Our children have been trying to cope with online classes for more than a year thus far. Most agree that this is a poor substitute for in-person classes and the school learning environment.
Academic achievements, along with their physical and mental health, have deteriorated as a result of being on-screen, at home most of the time.
Unfortunately our last attempt at reopening schools in March-April 2021 quickly led to a spike in Covid-19 infections despite significant (and valiant) efforts by teachers and school authorities to maintain SOPs. Nobody has been able to confirm that infections amongst schoolchildren contributed to this current spike, but the data is compelling; a few days ago, the Health Minister announced that a total of 82,341 children have been infected in Malaysia from January 2020 until May 2021.
Of this, 54,253 are of school-going age, and 8,237 in pre-school age groups. Previous data showed that the total infections of Covid-19 in Malaysian children for the whole of 2020 was only 8,369 cases, which merely highlights how much the problem has escalated this year.
What remains unseen and unreported is the degree of infections in teachers and other school staff. An internal survey suggested that for every 100 students, 10 to 15 teachers are infected as well.
Although the exact mode of infection may not be clear, it is worthwhile to note that infections amongst schoolchildren have devastating impacts on the family, namely the high-risk elderly within the household.
Sadly, although the elderly may have been compliant with SOPs and avoiding going out throughout the last year, they may still get infected from their school-going children or grandchildren.
This tragedy is set to repeat itself if we fail to learn from our previous experiences.
This MCO therefore is not merely a circuit breaker for community and workplace infections; but it should give us an opportunity to review how we are going to reopen our schools, but safely.
To be clear, reopen them we must, for the impact of Covid-19 is not merely restricted to economics and health.
First, we must start off with a widespread testing strategy — one that looks more at screening and surveillance of the school population, but with costs and available capacity in mind.
In this regard, using a strategy for pooled saliva testing in screening schoolchildren and staff is a feasible solution; one which has already been implemented by the Penang Safe team for industry workers.
Using larger pooled samples, the costs per student can be brought down significantly to the point where it can be repeated on a regular surveillance-mode basis.
It works like this.

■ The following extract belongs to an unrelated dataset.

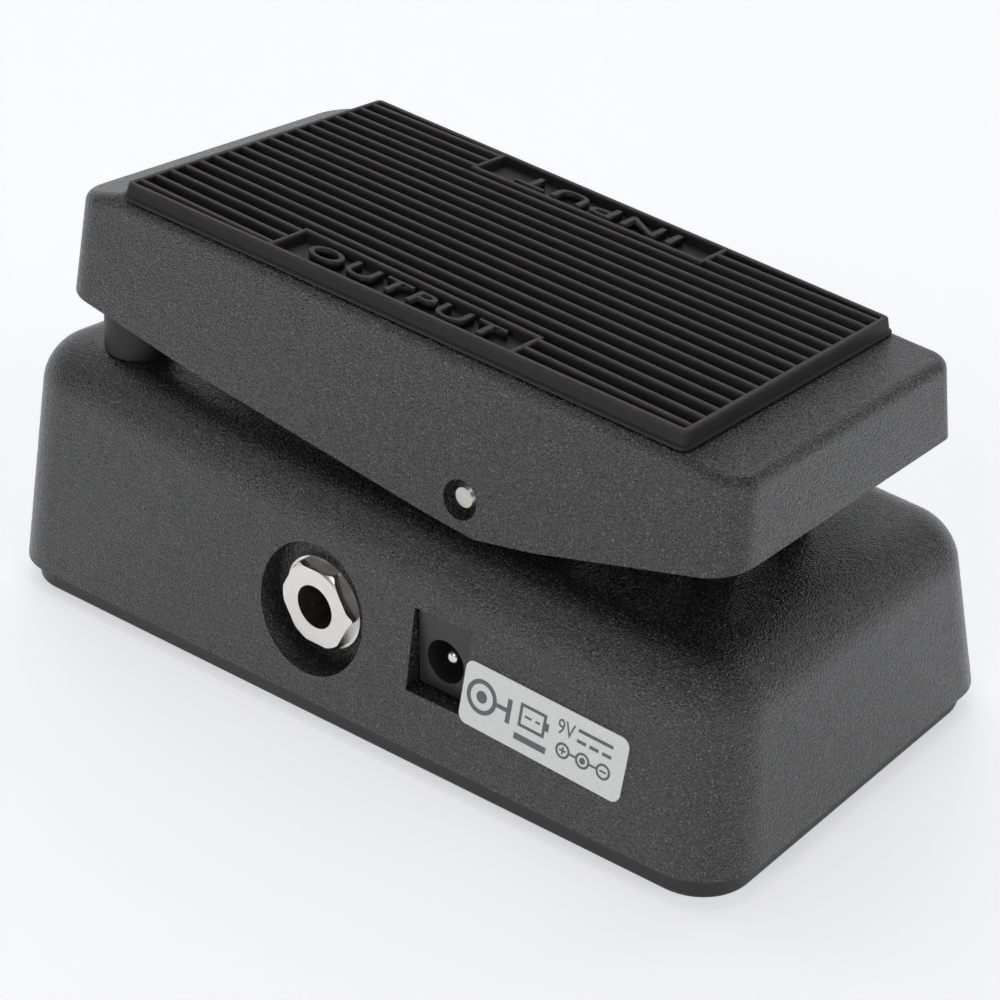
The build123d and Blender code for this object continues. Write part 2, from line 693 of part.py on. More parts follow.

A child will give a saliva sample, which is pooled with others in a group and testing using the highly sensitive rt-PCR test.
Parents and school authorities will be informed about the group results, whether negative or positive, within a day or two.
Groups with negative results are cleared to attend school, while groups with positive results will need to arrange for further testing to identify the specific individual(s) who are positive.
Imagine this — for the cost of less than RM100 per child, your child, schoolmates and teachers, can be tested before the reopening of school, and on a regular basis every few weeks, until the end of the 2021 school year.
As a parent, you will be comforted in knowing that everybody is tested regularly, positive groups will be isolated immediately and that decisions on school reopening (or closing temporarily) shall be based on scientific testing, and not on arbitrary measures based on fear, or the lack of.
It is time to relook at the reopening of schools, safely.
- This is the personal opinion of the writer or publication and does not necessarily represent the views of CodeBlue.